--- BEGIN DATA LINES ---

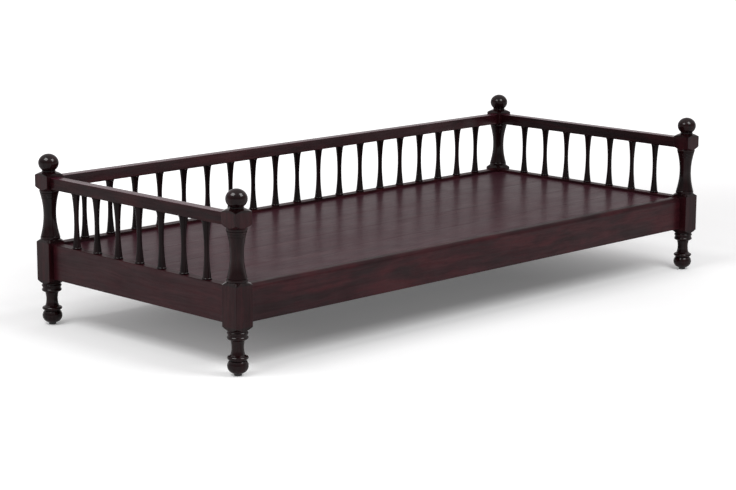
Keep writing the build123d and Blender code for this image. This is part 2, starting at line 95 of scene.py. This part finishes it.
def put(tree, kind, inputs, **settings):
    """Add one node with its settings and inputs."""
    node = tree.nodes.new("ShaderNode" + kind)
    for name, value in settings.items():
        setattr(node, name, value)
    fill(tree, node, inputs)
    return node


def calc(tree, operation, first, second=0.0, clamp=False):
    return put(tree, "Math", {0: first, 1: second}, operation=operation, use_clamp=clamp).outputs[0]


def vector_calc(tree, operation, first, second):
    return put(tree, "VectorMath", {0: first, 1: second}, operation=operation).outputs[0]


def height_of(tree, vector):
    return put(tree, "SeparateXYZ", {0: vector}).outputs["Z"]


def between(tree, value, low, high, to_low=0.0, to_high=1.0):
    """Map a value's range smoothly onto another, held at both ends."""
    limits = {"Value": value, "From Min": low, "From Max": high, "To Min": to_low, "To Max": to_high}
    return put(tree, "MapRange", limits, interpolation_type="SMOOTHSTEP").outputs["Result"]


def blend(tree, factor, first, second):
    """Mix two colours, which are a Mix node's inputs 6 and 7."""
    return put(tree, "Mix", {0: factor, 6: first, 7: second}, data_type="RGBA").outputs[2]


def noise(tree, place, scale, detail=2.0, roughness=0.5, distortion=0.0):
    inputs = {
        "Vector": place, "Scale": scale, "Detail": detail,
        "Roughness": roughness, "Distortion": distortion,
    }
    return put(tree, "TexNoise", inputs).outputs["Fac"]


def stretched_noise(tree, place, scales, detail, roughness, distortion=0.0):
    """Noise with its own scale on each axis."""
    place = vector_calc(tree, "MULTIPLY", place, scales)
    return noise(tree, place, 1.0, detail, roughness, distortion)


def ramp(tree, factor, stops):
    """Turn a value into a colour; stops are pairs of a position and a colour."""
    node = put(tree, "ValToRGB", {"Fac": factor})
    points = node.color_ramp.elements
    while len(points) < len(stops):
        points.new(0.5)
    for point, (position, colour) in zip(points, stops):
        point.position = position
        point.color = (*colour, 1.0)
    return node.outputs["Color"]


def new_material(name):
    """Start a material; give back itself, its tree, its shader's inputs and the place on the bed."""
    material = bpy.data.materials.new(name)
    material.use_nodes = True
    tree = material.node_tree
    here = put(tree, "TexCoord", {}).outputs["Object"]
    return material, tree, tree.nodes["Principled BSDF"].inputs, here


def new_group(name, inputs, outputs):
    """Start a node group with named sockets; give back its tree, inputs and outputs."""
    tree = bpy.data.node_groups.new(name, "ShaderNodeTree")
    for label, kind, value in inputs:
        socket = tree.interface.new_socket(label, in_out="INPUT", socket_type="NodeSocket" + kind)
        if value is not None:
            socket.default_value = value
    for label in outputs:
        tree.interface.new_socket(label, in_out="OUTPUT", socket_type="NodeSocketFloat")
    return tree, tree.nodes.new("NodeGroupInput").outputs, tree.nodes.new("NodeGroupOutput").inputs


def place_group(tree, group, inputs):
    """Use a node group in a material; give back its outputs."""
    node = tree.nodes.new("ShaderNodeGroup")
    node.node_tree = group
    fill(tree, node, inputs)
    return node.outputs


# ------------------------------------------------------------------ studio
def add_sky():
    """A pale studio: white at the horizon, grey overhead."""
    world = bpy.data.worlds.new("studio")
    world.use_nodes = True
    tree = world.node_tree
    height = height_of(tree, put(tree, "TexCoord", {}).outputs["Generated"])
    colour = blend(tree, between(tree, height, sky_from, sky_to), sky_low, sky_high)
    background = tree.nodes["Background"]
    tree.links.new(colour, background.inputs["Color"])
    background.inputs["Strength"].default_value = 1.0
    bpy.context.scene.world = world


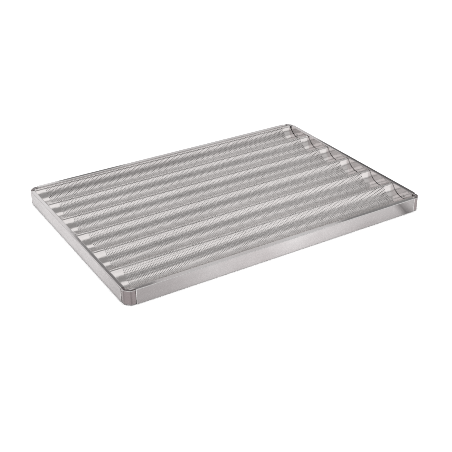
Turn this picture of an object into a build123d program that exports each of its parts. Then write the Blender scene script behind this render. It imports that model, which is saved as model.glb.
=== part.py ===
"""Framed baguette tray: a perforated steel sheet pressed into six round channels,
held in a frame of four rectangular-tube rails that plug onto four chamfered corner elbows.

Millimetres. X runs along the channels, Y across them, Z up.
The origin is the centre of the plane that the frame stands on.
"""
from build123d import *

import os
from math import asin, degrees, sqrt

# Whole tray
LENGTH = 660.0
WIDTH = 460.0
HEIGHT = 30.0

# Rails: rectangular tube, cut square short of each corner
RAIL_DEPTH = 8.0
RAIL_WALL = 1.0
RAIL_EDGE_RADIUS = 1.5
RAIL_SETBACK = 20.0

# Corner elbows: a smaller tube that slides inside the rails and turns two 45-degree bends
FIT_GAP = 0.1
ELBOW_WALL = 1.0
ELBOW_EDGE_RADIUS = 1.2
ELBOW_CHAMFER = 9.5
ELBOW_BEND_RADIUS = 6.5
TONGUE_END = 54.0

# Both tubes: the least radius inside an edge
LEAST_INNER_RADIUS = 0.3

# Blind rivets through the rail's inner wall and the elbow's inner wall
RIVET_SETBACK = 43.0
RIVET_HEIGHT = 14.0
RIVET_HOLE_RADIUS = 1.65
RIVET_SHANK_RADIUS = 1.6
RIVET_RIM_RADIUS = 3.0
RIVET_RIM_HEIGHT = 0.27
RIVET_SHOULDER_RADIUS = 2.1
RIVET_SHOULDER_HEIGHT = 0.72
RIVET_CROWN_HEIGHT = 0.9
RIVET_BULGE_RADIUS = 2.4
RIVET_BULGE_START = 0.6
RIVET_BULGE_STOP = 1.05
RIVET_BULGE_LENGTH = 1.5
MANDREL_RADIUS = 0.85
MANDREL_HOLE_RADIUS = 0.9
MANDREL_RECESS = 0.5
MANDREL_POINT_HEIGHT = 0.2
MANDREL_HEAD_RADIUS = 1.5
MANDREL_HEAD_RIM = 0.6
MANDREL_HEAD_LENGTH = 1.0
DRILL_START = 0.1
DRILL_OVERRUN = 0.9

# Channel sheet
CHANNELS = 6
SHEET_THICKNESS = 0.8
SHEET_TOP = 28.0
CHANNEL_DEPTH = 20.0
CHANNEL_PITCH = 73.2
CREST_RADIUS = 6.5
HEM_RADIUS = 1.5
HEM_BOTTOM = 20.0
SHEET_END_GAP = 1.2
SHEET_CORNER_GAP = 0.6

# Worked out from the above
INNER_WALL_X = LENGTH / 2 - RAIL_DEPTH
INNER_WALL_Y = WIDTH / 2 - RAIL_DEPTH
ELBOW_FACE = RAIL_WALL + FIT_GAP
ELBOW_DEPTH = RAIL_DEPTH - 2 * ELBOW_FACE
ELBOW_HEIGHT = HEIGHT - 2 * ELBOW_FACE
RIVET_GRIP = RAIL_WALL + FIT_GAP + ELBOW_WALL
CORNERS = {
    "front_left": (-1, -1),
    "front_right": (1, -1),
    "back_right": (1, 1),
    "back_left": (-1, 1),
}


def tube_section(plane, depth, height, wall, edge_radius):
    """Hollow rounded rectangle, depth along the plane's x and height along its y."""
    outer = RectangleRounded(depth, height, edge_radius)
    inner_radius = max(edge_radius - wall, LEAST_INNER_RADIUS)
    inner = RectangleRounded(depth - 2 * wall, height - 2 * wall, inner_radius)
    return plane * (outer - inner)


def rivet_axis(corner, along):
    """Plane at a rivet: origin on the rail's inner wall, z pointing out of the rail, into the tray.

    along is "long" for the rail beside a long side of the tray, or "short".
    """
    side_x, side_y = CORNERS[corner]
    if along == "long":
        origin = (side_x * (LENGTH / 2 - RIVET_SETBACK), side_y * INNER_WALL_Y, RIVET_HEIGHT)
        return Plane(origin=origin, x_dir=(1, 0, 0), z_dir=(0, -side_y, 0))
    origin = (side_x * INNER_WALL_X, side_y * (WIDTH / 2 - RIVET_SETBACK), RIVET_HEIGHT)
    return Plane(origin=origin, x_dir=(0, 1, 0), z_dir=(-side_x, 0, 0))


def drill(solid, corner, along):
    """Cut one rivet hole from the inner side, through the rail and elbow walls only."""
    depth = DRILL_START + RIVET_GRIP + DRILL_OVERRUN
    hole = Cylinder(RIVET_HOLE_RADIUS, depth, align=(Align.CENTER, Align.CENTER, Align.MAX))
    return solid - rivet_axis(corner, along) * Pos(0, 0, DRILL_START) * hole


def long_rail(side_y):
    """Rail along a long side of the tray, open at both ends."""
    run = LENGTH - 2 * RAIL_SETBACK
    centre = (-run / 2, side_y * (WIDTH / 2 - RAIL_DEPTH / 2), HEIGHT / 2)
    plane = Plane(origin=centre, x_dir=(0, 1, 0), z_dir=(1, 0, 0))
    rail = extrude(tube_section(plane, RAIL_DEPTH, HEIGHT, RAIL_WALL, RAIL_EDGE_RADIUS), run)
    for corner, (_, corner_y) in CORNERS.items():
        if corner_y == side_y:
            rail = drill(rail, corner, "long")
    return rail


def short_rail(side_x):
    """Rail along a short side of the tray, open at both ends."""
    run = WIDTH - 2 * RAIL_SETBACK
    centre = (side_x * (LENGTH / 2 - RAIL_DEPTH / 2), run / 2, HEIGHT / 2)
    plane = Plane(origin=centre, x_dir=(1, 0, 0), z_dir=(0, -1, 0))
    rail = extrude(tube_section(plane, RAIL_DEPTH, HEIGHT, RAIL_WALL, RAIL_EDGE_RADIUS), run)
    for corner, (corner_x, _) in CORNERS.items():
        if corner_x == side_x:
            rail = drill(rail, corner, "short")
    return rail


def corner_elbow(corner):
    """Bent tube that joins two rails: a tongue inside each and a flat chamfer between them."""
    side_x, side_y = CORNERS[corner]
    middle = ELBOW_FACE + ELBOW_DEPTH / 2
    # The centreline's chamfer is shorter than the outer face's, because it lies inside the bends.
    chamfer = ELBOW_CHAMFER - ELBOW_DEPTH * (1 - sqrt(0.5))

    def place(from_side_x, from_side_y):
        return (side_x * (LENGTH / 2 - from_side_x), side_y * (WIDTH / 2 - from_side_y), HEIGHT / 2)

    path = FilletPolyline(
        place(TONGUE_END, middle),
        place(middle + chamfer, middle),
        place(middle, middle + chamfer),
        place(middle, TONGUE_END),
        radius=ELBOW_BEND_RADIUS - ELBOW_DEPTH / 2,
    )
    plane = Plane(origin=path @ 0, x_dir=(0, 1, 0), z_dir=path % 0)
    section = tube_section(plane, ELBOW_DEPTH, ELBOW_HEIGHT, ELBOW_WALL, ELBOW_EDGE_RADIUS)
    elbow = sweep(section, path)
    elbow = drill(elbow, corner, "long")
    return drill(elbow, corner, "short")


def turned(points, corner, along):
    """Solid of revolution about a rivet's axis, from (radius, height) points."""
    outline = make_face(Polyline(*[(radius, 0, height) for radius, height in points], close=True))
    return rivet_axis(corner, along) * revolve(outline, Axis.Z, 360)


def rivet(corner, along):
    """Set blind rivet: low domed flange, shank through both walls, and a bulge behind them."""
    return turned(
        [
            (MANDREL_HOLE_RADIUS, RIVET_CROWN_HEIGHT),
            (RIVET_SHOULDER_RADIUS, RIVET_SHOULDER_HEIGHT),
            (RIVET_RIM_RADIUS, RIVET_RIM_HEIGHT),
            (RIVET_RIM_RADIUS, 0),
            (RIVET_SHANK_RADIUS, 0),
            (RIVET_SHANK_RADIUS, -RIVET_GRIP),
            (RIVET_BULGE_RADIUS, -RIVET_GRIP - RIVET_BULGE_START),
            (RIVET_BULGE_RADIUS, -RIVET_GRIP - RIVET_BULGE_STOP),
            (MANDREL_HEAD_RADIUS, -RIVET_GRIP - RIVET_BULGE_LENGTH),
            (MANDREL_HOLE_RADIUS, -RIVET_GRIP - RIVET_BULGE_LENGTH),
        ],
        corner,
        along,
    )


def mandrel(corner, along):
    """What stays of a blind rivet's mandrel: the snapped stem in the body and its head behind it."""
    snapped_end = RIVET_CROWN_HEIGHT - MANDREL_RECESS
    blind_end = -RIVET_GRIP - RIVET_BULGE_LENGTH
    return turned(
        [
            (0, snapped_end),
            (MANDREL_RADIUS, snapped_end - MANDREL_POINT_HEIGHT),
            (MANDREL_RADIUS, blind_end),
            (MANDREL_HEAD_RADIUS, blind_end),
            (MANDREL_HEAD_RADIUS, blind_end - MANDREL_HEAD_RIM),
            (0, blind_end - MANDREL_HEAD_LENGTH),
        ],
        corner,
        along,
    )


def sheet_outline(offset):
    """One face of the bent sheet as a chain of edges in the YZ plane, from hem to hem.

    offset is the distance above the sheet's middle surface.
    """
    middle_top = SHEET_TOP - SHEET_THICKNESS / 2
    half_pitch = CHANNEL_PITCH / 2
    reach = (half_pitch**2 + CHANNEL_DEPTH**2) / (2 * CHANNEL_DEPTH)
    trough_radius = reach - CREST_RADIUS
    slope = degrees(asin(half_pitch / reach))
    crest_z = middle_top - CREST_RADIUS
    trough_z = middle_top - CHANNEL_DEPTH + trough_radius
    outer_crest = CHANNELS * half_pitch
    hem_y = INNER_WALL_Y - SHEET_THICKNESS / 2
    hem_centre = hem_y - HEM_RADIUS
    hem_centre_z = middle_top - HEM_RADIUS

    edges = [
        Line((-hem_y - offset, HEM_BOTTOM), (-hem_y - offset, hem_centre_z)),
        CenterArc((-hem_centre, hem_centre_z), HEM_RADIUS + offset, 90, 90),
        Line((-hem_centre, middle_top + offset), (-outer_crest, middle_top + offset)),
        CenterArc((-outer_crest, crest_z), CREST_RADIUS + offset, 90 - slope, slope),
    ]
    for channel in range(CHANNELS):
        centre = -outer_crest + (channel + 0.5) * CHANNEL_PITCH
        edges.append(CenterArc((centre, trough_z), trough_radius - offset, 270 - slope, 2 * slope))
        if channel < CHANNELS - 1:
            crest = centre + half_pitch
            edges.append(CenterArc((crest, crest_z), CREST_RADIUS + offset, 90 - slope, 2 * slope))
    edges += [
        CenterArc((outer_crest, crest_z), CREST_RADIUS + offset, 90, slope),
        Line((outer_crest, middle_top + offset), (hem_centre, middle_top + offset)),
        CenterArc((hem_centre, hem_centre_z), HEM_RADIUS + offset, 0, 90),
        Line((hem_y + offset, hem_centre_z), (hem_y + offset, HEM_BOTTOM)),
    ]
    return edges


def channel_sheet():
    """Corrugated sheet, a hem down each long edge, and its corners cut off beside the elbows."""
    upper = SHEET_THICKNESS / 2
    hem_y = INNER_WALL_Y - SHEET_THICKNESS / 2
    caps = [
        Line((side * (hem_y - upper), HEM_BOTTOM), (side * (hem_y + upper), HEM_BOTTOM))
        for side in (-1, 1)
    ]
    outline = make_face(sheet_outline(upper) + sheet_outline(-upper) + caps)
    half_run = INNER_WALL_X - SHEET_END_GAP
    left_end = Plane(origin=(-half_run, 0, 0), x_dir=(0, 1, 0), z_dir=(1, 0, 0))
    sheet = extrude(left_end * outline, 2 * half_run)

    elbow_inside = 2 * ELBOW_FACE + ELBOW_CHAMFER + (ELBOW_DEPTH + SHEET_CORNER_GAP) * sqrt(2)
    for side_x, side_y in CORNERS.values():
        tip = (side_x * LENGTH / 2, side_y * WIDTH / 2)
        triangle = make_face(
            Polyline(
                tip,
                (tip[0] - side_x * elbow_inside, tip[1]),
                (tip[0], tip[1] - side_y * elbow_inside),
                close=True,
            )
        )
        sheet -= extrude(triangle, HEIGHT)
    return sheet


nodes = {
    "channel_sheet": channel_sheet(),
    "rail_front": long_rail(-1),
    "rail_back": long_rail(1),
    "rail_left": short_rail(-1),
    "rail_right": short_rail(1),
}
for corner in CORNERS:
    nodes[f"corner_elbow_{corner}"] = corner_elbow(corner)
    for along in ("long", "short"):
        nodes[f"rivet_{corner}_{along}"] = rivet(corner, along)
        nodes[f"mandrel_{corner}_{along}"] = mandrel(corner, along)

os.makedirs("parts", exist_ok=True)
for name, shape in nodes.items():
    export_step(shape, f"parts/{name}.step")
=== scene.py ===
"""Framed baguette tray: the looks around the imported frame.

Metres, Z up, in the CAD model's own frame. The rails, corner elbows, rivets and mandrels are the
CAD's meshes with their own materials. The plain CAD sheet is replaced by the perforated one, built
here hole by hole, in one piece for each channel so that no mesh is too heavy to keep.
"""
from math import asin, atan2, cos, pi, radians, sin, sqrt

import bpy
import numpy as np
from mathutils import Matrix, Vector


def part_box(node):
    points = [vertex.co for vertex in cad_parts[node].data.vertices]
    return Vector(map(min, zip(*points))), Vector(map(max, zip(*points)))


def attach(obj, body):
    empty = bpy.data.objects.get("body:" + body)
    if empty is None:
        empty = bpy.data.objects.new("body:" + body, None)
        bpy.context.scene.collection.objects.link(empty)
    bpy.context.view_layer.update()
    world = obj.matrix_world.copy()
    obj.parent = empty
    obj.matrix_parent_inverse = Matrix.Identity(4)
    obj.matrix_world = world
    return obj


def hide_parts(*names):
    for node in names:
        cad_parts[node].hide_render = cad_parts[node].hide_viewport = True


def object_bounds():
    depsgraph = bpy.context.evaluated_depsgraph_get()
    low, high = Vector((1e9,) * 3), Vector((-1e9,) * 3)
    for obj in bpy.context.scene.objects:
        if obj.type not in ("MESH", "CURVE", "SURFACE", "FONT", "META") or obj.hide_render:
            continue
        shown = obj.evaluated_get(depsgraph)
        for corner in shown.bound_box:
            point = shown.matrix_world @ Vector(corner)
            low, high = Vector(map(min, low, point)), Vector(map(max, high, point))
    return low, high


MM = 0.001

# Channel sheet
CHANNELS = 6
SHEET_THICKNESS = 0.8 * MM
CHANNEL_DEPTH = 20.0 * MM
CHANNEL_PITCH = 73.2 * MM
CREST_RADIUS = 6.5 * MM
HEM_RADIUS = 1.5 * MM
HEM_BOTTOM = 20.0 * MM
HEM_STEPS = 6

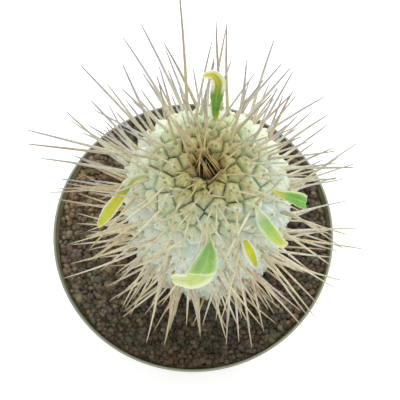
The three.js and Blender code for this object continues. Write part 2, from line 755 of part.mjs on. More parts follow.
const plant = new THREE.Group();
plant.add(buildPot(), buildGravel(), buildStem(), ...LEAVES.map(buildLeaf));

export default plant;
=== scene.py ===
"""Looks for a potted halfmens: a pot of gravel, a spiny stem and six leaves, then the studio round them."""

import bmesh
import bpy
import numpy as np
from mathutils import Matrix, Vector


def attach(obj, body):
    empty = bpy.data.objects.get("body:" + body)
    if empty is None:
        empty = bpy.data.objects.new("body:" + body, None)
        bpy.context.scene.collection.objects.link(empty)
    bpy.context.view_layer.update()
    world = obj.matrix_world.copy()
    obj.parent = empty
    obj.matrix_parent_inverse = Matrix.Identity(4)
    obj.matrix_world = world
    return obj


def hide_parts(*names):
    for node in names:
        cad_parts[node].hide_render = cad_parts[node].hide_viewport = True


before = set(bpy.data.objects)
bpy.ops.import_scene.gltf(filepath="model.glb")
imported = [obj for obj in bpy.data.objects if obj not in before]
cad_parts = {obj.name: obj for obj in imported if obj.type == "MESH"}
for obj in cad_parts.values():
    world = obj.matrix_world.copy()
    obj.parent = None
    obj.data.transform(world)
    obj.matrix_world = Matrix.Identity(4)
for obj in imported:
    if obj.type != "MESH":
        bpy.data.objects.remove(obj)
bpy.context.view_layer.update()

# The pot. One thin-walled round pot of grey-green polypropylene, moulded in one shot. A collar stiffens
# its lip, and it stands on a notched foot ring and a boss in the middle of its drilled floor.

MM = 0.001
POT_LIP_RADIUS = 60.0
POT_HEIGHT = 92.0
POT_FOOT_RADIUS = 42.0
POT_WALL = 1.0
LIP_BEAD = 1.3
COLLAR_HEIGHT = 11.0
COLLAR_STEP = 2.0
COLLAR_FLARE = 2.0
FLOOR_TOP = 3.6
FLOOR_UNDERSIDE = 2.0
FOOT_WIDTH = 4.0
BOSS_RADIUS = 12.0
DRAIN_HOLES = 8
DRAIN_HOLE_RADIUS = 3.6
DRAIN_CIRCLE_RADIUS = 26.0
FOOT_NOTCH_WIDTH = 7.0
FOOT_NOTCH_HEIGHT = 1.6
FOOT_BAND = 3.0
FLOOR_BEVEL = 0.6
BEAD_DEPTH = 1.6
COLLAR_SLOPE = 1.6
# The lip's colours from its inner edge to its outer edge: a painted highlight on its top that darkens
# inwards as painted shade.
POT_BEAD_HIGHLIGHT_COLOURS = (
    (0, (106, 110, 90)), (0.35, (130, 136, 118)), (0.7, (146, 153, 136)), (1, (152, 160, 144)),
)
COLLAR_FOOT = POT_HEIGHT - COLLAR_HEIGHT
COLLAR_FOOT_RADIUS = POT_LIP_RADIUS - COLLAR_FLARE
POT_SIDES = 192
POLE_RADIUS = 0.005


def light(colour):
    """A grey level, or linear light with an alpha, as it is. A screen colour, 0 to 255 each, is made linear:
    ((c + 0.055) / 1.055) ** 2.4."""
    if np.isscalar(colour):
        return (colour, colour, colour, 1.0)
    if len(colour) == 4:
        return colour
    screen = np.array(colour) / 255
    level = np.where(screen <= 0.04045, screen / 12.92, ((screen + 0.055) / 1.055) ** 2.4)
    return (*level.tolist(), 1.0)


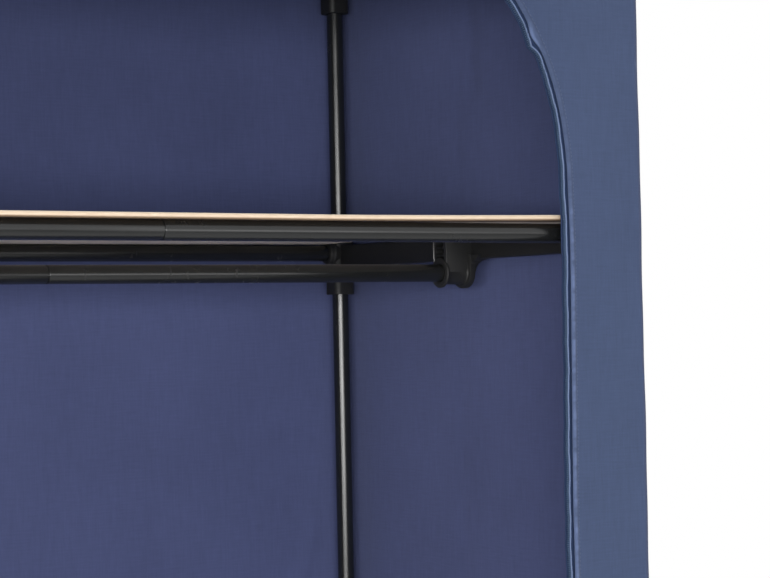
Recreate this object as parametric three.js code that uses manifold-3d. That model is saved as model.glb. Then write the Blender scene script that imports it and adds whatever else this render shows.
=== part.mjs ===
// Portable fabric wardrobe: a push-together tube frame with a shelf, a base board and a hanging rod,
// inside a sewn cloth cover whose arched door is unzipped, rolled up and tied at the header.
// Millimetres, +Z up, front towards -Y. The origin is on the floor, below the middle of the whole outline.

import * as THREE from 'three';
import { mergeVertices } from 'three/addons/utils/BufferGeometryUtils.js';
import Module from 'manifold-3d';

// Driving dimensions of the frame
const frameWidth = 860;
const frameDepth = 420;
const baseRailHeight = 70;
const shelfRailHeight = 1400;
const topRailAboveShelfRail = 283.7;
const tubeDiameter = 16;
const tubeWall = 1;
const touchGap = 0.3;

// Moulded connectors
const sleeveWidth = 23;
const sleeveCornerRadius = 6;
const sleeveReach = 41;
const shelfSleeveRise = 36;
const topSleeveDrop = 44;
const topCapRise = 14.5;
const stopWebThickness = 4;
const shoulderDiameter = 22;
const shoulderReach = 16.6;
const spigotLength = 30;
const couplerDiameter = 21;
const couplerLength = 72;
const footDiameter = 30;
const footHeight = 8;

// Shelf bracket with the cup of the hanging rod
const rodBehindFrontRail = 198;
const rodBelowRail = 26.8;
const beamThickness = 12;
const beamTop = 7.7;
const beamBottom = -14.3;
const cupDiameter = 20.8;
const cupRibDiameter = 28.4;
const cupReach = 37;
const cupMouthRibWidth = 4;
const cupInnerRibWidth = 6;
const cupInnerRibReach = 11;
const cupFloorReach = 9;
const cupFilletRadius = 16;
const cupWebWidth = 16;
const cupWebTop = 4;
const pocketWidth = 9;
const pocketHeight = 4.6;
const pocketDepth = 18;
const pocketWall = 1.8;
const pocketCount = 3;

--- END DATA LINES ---

* EXERCISE DETAILS *
Work out how many lines of the data above hold the word "which", and write only the count.

* ANSWER TO THIS EXERCISE *
2